Fuel is one of the biggest challenges to long-distance space travel. Rockets can carry only limited fuel — more the fuel, heavier the rocket, higher the cost to take it to space.

Already, a large part of the weight of a rocket at launch, up to 90 per cent in some cases, is due to the fuel stored in it to power its ride to orbit. To go deeper into space, say to Mars, spacecraft will need to carry more propellent.

Currently, a spacecraft on a long-distance mission has to carry fuel from Earth to last the entire duration of its mission. But instead, if an option exists to refuel a spacecraft after it breaks free of Earth’s gravity with propellent that is already in space, it will need to carry from Earth fuel just enough to take it to space and not the amount that it needs for the entire mission.

This will make the rocket lighter for its journey between Earth and space and, in turn, bring down the cost of launch.

Spacecraft can be refuelled on moon, making it a pit stop. The option of refuelling on the natural satellite is particularly interesting for cargo movement missions between Earth and the moon, something that Blue Origin plans to do with its Blue Moon cargo carrier and lander.

When the option to refuel is available on the moon, a cargo carrying mission from Earth can carry just enough propellent required to reach the celestial body and can be refuelled there for its journey back to Earth.

And this has caught Amazon founder Jeff Bezos’ attention.

At the launch of Blue Origin’s Blue Moon cargo carrier in 2019, Bezos said the spacecraft’s engine is fuelled by hydrogen not just because it is ‘very high performance’, but also because he knows that the vehicle will one day be refuelled on the lunar surface.

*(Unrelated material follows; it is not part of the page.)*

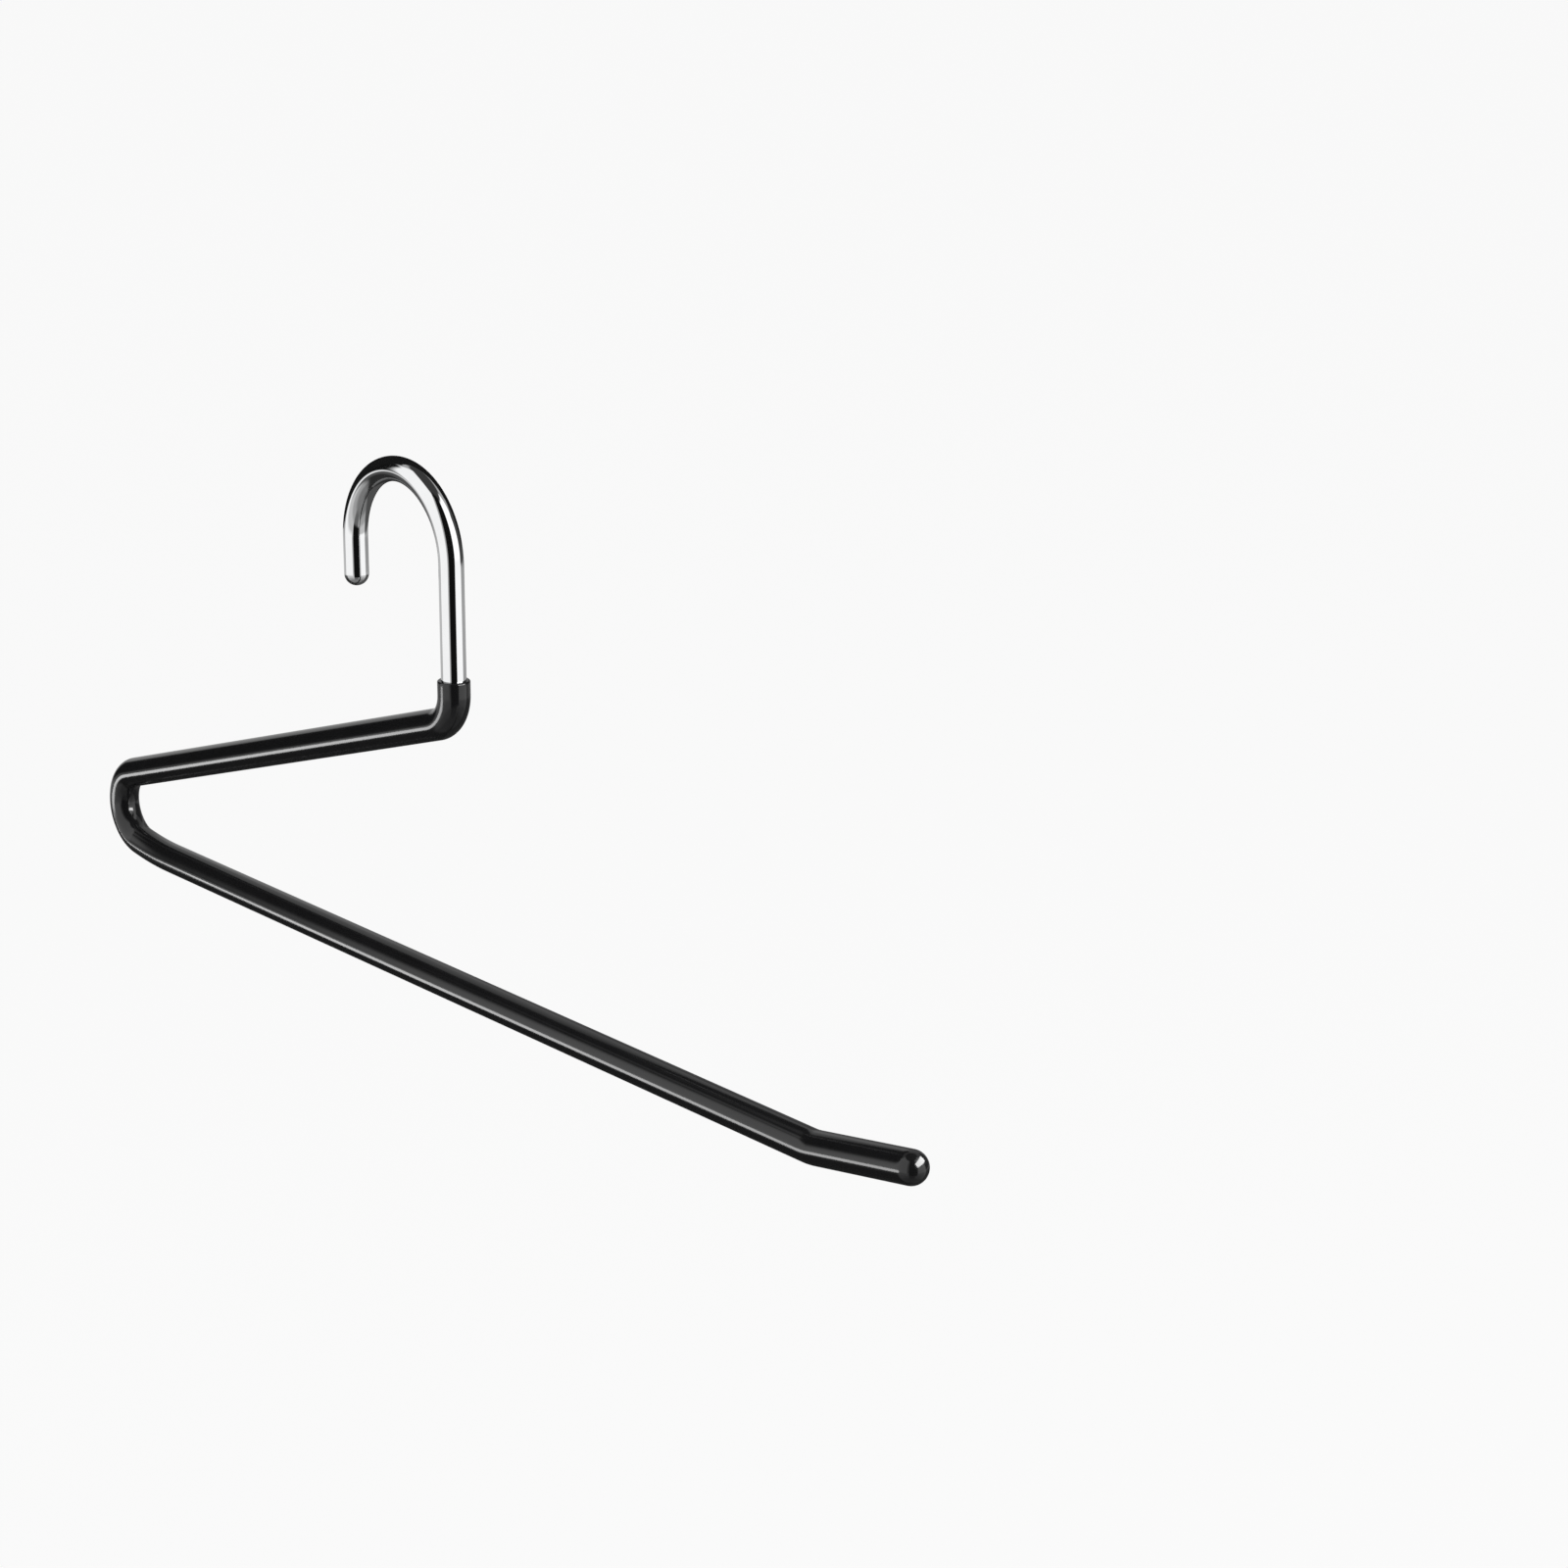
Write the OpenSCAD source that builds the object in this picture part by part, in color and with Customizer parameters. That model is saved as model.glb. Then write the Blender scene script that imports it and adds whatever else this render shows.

The option could be useful for deep space missions, or those to other planets, too. While travelling to Mars, taking a detour to moon to refuel would reduce the mass of a mission at the time of the launch from Earth by 68 per cent, a study conducted at the Massachusetts Institute of Technology suggests.

Alternatively, experts say, a ‘gas station’ can be set up in space and supplied from the moon, and spacecraft can dock there to refuel after breaking free from Earth’s gravity. This too is an attractive proposition because transporting propellant from the moon to other locations in space is much cheaper than moving it from Earth.

This is because the moon has one-sixth the gravity of Earth. As a result, breaking from the moon’s gravity requires much lesser energy than defying Earth’s.

George Sowers, a professor at the Colorado School of Mines, says that using propellent moved from moon to the Low Earth Orbit may be 20 to 30 per cent cheaper in comparison to the use of propellent brought there from Earth.

Certainly, for some, much of this might appear far-fetched. However, it’s worth remembering that even the moon landings seemed unrealistic to many during the 1960s.